== TO BE DONE ==
Extract the listing in its entirety, keeping each line identical to the original.

== RAW DATA ==

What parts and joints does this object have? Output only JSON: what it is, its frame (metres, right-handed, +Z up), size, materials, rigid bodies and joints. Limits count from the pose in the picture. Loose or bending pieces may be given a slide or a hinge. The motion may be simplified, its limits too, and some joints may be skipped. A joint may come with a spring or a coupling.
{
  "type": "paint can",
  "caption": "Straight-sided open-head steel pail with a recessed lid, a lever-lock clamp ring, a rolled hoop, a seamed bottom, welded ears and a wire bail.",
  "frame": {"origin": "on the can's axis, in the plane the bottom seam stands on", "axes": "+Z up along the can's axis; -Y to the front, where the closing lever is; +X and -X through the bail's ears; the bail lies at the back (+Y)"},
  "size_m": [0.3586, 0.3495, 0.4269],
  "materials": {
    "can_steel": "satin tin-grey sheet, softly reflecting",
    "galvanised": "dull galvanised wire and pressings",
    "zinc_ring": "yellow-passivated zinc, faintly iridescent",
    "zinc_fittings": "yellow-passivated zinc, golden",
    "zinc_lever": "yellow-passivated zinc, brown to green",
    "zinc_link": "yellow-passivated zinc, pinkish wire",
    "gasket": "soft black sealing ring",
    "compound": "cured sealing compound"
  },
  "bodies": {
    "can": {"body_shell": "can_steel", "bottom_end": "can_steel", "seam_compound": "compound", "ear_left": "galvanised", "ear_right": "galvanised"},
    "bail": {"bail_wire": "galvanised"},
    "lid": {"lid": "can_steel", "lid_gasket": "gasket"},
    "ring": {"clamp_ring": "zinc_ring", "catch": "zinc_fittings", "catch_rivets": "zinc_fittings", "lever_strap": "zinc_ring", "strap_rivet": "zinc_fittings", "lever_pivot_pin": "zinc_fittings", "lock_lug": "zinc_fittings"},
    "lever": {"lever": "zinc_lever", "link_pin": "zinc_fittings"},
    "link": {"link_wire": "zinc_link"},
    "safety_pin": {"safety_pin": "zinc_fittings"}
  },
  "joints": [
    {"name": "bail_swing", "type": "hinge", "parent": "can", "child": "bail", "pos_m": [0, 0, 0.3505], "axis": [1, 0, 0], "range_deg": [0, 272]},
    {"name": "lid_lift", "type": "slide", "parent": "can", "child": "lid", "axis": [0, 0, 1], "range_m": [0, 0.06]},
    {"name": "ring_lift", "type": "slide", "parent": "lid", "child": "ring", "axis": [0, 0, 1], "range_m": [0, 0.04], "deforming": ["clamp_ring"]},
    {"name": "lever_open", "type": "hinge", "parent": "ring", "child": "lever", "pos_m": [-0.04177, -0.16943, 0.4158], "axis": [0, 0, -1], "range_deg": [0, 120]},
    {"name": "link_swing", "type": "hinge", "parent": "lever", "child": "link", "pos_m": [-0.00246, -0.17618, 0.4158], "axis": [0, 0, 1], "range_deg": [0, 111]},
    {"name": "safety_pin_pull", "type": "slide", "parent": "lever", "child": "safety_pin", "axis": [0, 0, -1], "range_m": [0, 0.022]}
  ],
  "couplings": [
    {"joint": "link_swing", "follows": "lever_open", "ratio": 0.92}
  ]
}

== EXERCISE OUTPUT ==
What parts and joints does this object have? Output only JSON: what it is, its frame (metres, right-handed, +Z up), size, materials, rigid bodies and joints. Limits count from the pose in the picture. Loose or bending pieces may be given a slide or a hinge. The motion may be simplified, its limits too, and some joints may be skipped. A joint may come with a spring or a coupling.
{
  "type": "paint can",
  "caption": "Straight-sided open-head steel pail with a recessed lid, a lever-lock clamp ring, a rolled hoop, a seamed bottom, welded ears and a wire bail.",
  "frame": {"origin": "on the can's axis, in the plane the bottom seam stands on", "axes": "+Z up along the can's axis; -Y to the front, where the closing lever is; +X and -X through the bail's ears; the bail lies at the back (+Y)"},
  "size_m": [0.3586, 0.3495, 0.4269],
  "materials": {
    "can_steel": "satin tin-grey sheet, softly reflecting",
    "galvanised": "dull galvanised wire and pressings",
    "zinc_ring": "yellow-passivated zinc, faintly iridescent",
    "zinc_fittings": "yellow-passivated zinc, golden",
    "zinc_lever": "yellow-passivated zinc, brown to green",
    "zinc_link": "yellow-passivated zinc, pinkish wire",
    "gasket": "soft black sealing ring",
    "compound": "cured sealing compound"
  },
  "bodies": {
    "can": {"body_shell": "can_steel", "bottom_end": "can_steel", "seam_compound": "compound", "ear_left": "galvanised", "ear_right": "galvanised"},
    "bail": {"bail_wire": "galvanised"},
    "lid": {"lid": "can_steel", "lid_gasket": "gasket"},
    "ring": {"clamp_ring": "zinc_ring", "catch": "zinc_fittings", "catch_rivets": "zinc_fittings", "lever_strap": "zinc_ring", "strap_rivet": "zinc_fittings", "lever_pivot_pin": "zinc_fittings", "lock_lug": "zinc_fittings"},
    "lever": {"lever": "zinc_lever", "link_pin": "zinc_fittings"},
    "link": {"link_wire": "zinc_link"},
    "safety_pin": {"safety_pin": "zinc_fittings"}
  },
  "joints": [
    {"name": "bail_swing", "type": "hinge", "parent": "can", "child": "bail", "pos_m": [0, 0, 0.3505], "axis": [1, 0, 0], "range_deg": [0, 272]},
    {"name": "lid_lift", "type": "slide", "parent": "can", "child": "lid", "axis": [0, 0, 1], "range_m": [0, 0.06]},
    {"name": "ring_lift", "type": "slide", "parent": "lid", "child": "ring", "axis": [0, 0, 1], "range_m": [0, 0.04], "deforming": ["clamp_ring"]},
    {"name": "lever_open", "type": "hinge", "parent": "ring", "child": "lever", "pos_m": [-0.04177, -0.16943, 0.4158], "axis": [0, 0, -1], "range_deg": [0, 120]},
    {"name": "link_swing", "type": "hinge", "parent": "lever", "child": "link", "pos_m": [-0.00246, -0.17618, 0.4158], "axis": [0, 0, 1], "range_deg": [0, 111]},
    {"name": "safety_pin_pull", "type": "slide", "parent": "lever", "child": "safety_pin", "axis": [0, 0, -1], "range_m": [0, 0.022]}
  ],
  "couplings": [
    {"joint": "link_swing", "follows": "lever_open", "ratio": 0.92}
  ]
}